Give all of the lines again, with nothing added or dropped.

▼▼▼

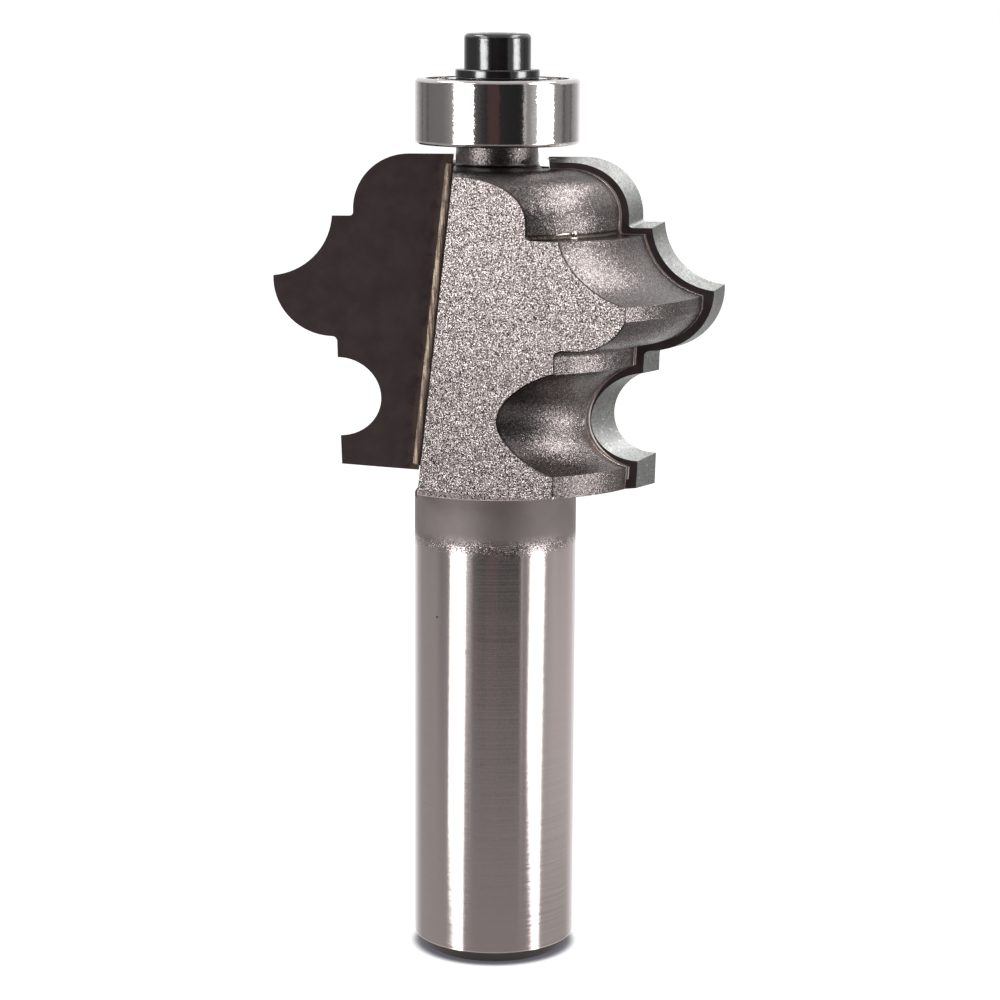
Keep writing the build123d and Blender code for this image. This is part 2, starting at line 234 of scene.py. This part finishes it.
def body_steel():
    """Blasted flats and profile, stained seams, dull collar and ground shank."""
    material, n = new_material("body_steel")
    place = n.mm_position()
    x, y, z = n.split(place)
    folded = n.folded(x, y, z)
    direction, number = n.grains(place, grain_scale)

    side = n.math("SIGN", x)
    inside_flat = n.math("SUBTRACT", flat_distance, n.math("ABSOLUTE", n.dot(place, flat_normal)))
    on_flat = n.math("LESS_THAN", inside_flat, flat_tolerance)
    on_break = n.product(n.math("LESS_THAN", inside_flat, edge_break), n.math("SUBTRACT", 1.0, on_flat))
    behind_face = n.math("SUBTRACT", n.dot(folded, face_normal), face_offset)
    beside_seam = n.math("SUBTRACT", n.dot(folded, wall_normal), wall_offset)
    above_collar = n.math("GREATER_THAN", z, collar_end)
    in_gullet = n.math("LESS_THAN", behind_face, 0.05)
    on_wall = n.product(n.math("LESS_THAN", beside_seam, 0.03), in_gullet, above_collar)
    rim_highlight = n.product(n.band(behind_face, pocket_depth - 0.1, pocket_depth + 0.24, 0.03), above_collar)
    on_boss = n.math("GREATER_THAN", z, boss_foot)

    # The dull collar ends in scattered grains, not in a line
    wander = n.noise(place, 0.5)
    height = n.math("ADD", z, n.blend(wander, -0.35, 0.35))
    height = n.math("ADD", height, n.blend(number, -0.45, 0.45))
    dull = n.ramp(height, ground_end - 0.15, ground_end + 0.15)
    near_dull = n.ramp(z, ground_end - 1.0, ground_end + 0.1)
    lower_collar = n.ramp(z, ground_end + 1.2, ground_end - 0.1)

    lines, line_tip = line_offset(n, place, 11.0)
    turning, turning_tip = line_offset(n, place, 4.5)
    clouds = n.noise(place, 0.4, 3.0, 0.6)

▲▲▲

EXERCISE RESPONSE:
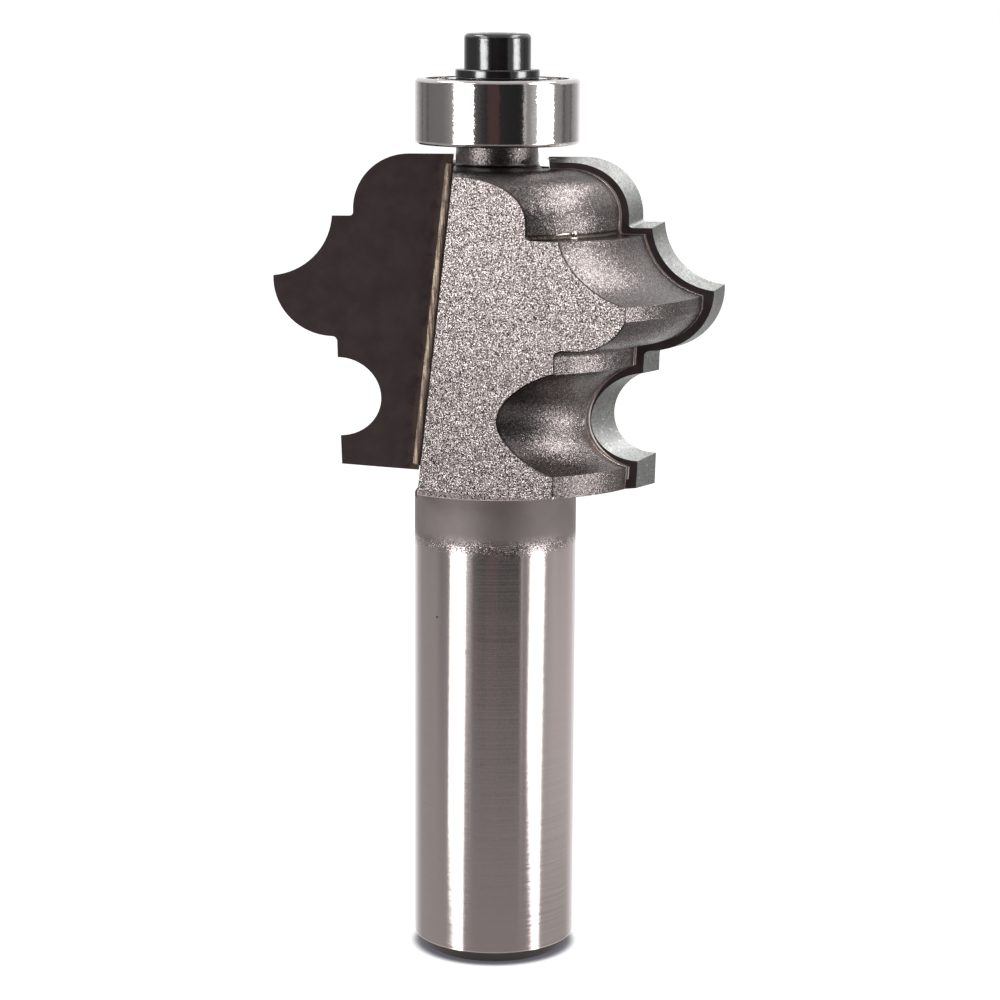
Keep writing the build123d and Blender code for this image. This is part 2, starting at line 234 of scene.py. This part finishes it.
def body_steel():
    """Blasted flats and profile, stained seams, dull collar and ground shank."""
    material, n = new_material("body_steel")
    place = n.mm_position()
    x, y, z = n.split(place)
    folded = n.folded(x, y, z)
    direction, number = n.grains(place, grain_scale)

    side = n.math("SIGN", x)
    inside_flat = n.math("SUBTRACT", flat_distance, n.math("ABSOLUTE", n.dot(place, flat_normal)))
    on_flat = n.math("LESS_THAN", inside_flat, flat_tolerance)
    on_break = n.product(n.math("LESS_THAN", inside_flat, edge_break), n.math("SUBTRACT", 1.0, on_flat))
    behind_face = n.math("SUBTRACT", n.dot(folded, face_normal), face_offset)
    beside_seam = n.math("SUBTRACT", n.dot(folded, wall_normal), wall_offset)
    above_collar = n.math("GREATER_THAN", z, collar_end)
    in_gullet = n.math("LESS_THAN", behind_face, 0.05)
    on_wall = n.product(n.math("LESS_THAN", beside_seam, 0.03), in_gullet, above_collar)
    rim_highlight = n.product(n.band(behind_face, pocket_depth - 0.1, pocket_depth + 0.24, 0.03), above_collar)
    on_boss = n.math("GREATER_THAN", z, boss_foot)

    # The dull collar ends in scattered grains, not in a line
    wander = n.noise(place, 0.5)
    height = n.math("ADD", z, n.blend(wander, -0.35, 0.35))
    height = n.math("ADD", height, n.blend(number, -0.45, 0.45))
    dull = n.ramp(height, ground_end - 0.15, ground_end + 0.15)
    near_dull = n.ramp(z, ground_end - 1.0, ground_end + 0.1)
    lower_collar = n.ramp(z, ground_end + 1.2, ground_end - 0.1)

    lines, line_tip = line_offset(n, place, 11.0)
    turning, turning_tip = line_offset(n, place, 4.5)
    clouds = n.noise(place, 0.4, 3.0, 0.6)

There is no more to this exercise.